# dell inspiron 546 power button light blinking



## mips

Hi All,

My dell inspriron 546 cannot be boot. There is no signal display on monitor and powerbutton light is always blinking. I called Dell tech support and was told I might need to change power supply unit and motherboard. I bought both and replaced them, but it seems nothing changes. Could you guys please suggest solution? Thank you very much.


----------



## voyagerfan99

You bought both a new power supply AND a new motherboard?

Could be bad memory.


----------



## mips

There are 4x1GB memory card on the motherboard. Could one bad memory lead to this result?


----------



## voyagerfan99

Quite possible. What color is the power button blinking?


----------



## mips

Orange color


----------



## voyagerfan99

mips said:


> Orange color


So you replaced both the motherboard and PSU, correct?


----------



## mips

Yes. I replaced both, but that light is still blinking.


----------



## voyagerfan99

Then it's either RAM or your replacements are defective.


----------



## mips

then how to check if ram is defective?


----------



## DCCinSalemWI

*Orange Blinking Light*

I would pull out all but one stick of the ram and try to reboot...


----------



## mips

Thank you. I will take a try.


----------



## mips

I will try it as you suggested.


----------



## jd132

Ive had the same problem, but in my case it was the CPU...have you checked it out?


----------



## mips

I tested all four ram and finanlly found one ram is bad. The computer now can boot correctly if that bad ram is not in. Thank you all guys very much.
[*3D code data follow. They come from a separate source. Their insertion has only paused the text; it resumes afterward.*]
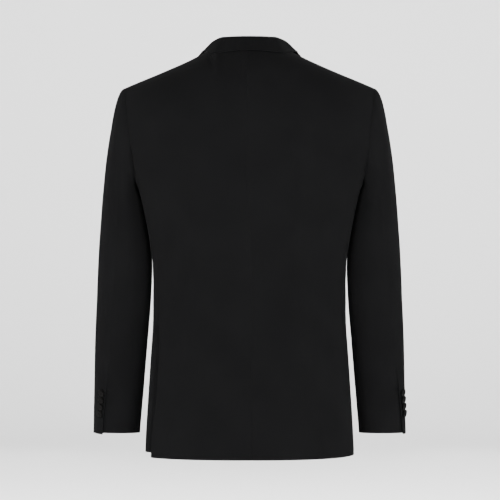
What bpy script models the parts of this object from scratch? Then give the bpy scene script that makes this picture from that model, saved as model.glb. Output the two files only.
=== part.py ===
"""A man's single breasted blazer in its worn shape, hollow, built from the pieces its maker would cut.

Metres, +Z up.  The front faces -Y and the wearer's left is +X.  The origin is midway between the two
points where the shoulder lines come out from under the collar, on the line of the shoulder seams.
"""

import math

import bpy
import numpy as np

# Cloth and seams.
CLOTH = 0.0018  # one wall of suiting with its canvas or fusing
FACING = 0.0016  # the lighter wall of a lapel, flap or welt
SEAM_GAP = 0.0003  # between two pieces at a seam
LAYER_GAP = 0.0010  # between a piece and the panel it lies on

# Heights on the body.
YOKE_BASE = -0.170  # above this the back and chest close over the shoulders
YOKE_SPAN = 0.110  # the level scale above it: this much stands for a quarter turn
YOKE_TOP = YOKE_BASE + YOKE_SPAN
UNDERARM = -0.220  # where the side seams run into the armhole
ARMHOLE_DIP = 0.023  # the armhole's lowest point, below the underarm level
VENT_TOP = -0.454
BACK_HEM = -0.7295
SIDE_HEM = -0.720
HEM_RISE = {1: 0.0014, -1: 0.0044}  # of the back's hem at the left and the right vent
HEM_RISE_POWER = 2  # it rises slowly from the centre seam

# Rows and columns of the body's panels.
SKIRT_ROWS = 8
TRUNK_ROWS = 6
ARMHOLE_LEVELS = (-0.195,)
YOKE_ROWS = 8
YOKE_PARTS = [row / YOKE_ROWS for row in range(YOKE_ROWS + 1)]
NECK_COLUMNS = 6
SHOULDER_COLUMNS = 6
FRONT_COLUMNS = 9
SIDE_COLUMNS = 5
COLUMN_SAMPLES = 41  # points along a level between which its columns are placed

# Body sections.
BACK_SQUARE = 2.6  # power of the rounded section: 2 is an ellipse
FRONT_SQUARE = 2.2
YOKE_SQUARE = 2.2
SPINE_WIDTH = 0.055
SHOULDER_TIP = 0.2275
NECK_SIDE = 0.072
NECK_BACK = 0.068
NECK_SQUARE = 2.2
NECK_MIDDLE = (0.0, -0.010)  # across and along; the neck edge runs round it

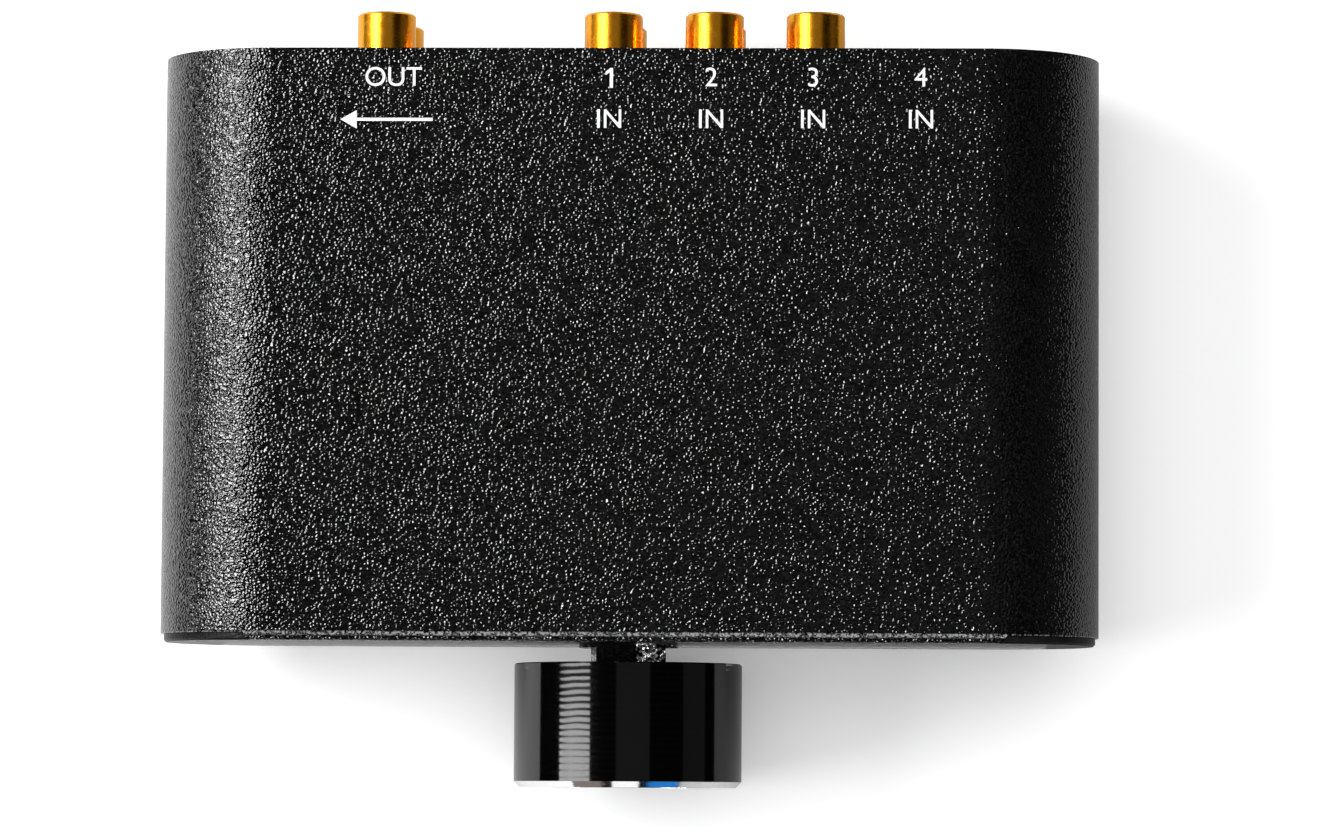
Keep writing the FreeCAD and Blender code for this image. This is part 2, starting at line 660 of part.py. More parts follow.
def header(board_y, way):
    shell = centred_block(HEADER_WIDTH, HEADER_HEIGHT, facing(board_y, HEADER_DEPTH, way))
    hollow_from = board_y + way * HEADER_FLOOR
    wall = 2 * HEADER_WALL
    hollow = centred_block(
        HEADER_WIDTH - wall, HEADER_HEIGHT - wall, facing(hollow_from, HEADER_DEPTH - HEADER_FLOOR, way)
    )
    return shell.cut([hollow] + pin_holes(facing(board_y, HEADER_FLOOR, way)))


def header_pins(board_y, way):
    back = BOARD_THICKNESS + PIN_STICK_OUT
    y_from = board_y - way * back
    span = facing(y_from, back + HEADER_PIN_REACH, way)
    return [square_pin(x, z, HEADER_PIN, *span) for x, z in header_pin_places()]


def ribbon_plane(board_y, way):
    """The face of a socket's body that the ribbon lies on."""
    return board_y + way * (HEADER_FLOOR + PLUG_GAP + SOCKET_DEPTH)


def ribbon_socket(board_y, way):
    seat = board_y + way * (HEADER_FLOOR + PLUG_GAP)
    body = centred_block(SOCKET_WIDTH, SOCKET_HEIGHT, facing(seat, SOCKET_DEPTH, way))
    reach = HEADER_PIN_REACH - HEADER_FLOOR
    body = body.cut(pin_holes(facing(seat, reach, way)))
    over = ribbon_plane(board_y, way)
    gap = RIBBON_THICKNESS + 2 * SEAT_GAP
    cap = centred_block(SOCKET_WIDTH, SOCKET_HEIGHT, facing(over, gap + SOCKET_CAP, way))
    slot = centred_block(RIBBON_WIDTH + 2 * PLUG_GAP, SOCKET_HEIGHT, facing(over, gap, way))
    return body.fuse(cap.cut(slot)).removeSplitter()


def ribbon_cable():
    """Flat cable, down from one socket, along the case's floor and up into the other."""
    front = ribbon_plane(SWITCH_BOARD_INNER_Y, 1) + SEAT_GAP + RIBBON_THICKNESS / 2
    rear = ribbon_plane(JACK_BOARD_INNER_Y, -1) - SEAT_GAP - RIBBON_THICKNESS / 2
    low = MID_Z - RIBBON_DROP
    high = MID_Z + RIBBON_END
    bend = min(RIBBON_BEND, (rear - front) * RIBBON_BEND_OF_SPAN)
    lean = bend * (1 - math.sqrt(0.5))

    def spot(y, z):
        return Vector(HEADER_X - RIBBON_WIDTH / 2, y, z)

    path = [
        Part.makeLine(spot(front, high), spot(front, low + bend)),
        Part.Arc(spot(front, low + bend), spot(front + lean, low + lean), spot(front + bend, low)).toShape(),
        Part.makeLine(spot(front + bend, low), spot(rear - bend, low)),
        Part.Arc(spot(rear - bend, low), spot(rear - lean, low + lean), spot(rear, low + bend)).toShape(),
        Part.makeLine(spot(rear, low + bend), spot(rear, high)),
    ]
    half = RIBBON_THICKNESS / 2
    solid = None
    for edge in path:
        start = edge.valueAt(edge.FirstParameter)
        along = edge.tangentAt(edge.FirstParameter)
        across = along.cross(Vector(1, 0, 0)).normalize()
        wide = Vector(RIBBON_WIDTH, 0, 0)
        low_side = start - across * half
        high_side = start + across * half
        corners = [low_side, high_side, high_side + wide, low_side + wide]
        strip = Part.Wire([edge]).makePipeShell([Part.makePolygon(corners + corners[:1])], True, False)
        solid = strip if solid is None else solid.fuse(strip)
    return solid.removeSplitter()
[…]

However, I met another problem. I can reboot computer with keyboard and mouse, but it will be stopped in the middle once printer or portable harddisk are connected. I checked boot option and primary harddisk is the first one. Does anyone have experience like this before?


----------



## jd132

Glad you fixed it.


----------



## cabinfever1977

Try pluging your stuff in diffrent usb ports as some usb ports may be shared and will freeze the computer if pluged in at the same time.


----------